I believe a side by side comparison will make it easier to understand the fundamental idea behind different approaches.

Let’s start with the classical heat equation:

https://en.wikipedia.org/wiki/Heat_equation

There is also a very nice program online to demonstrate the equation: http://people.sc.fsu.edu/~jburkardt/cpp_src/fd1d_heat_explicit/fd1d_heat_explicit.html If you compare the formula with above discussion, then we should realize that this method is very similar to “spin-up”.

But as the title implies, this is an explicit method, specifically, an explicit finite difference method, which is widely used in numerical simulation.

https://en.wikipedia.org/wiki/Finite_difference_method

“In mathematics, finite-difference methods (FDM) are numerical methods for solving differential equations by approximating them with difference equations, in which finite differences approximate the derivatives. FDMs are thus discretization methods. Today, FDMs are the dominant approach to numerical solutions of partial differential equations”

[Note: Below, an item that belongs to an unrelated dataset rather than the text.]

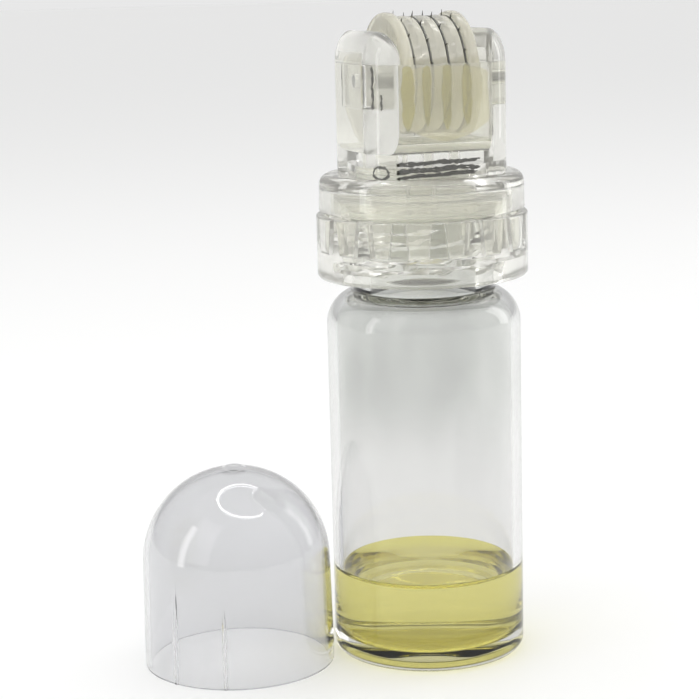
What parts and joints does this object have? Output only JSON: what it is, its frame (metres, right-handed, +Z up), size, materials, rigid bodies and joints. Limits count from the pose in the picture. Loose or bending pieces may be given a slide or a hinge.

However, how we approximate the derivatives determines the accuracy of the method and explicit apparently has least accuracy compared with implicit and other methods.

In general, “the implicit scheme is always numerically stable and convergent but usually more numerically intensive than the explicit method as it requires solving a system of numerical equations on each time step.”, that is why we seldom use implicit methods on large modeling system such as CESM.

To summarize, “spin-up” is an explicit Euler forward finite difference method and most linear/nonlinear matrix solvers are implicit finite difference methods. You can find the advantage and disadvantage of both methods easily.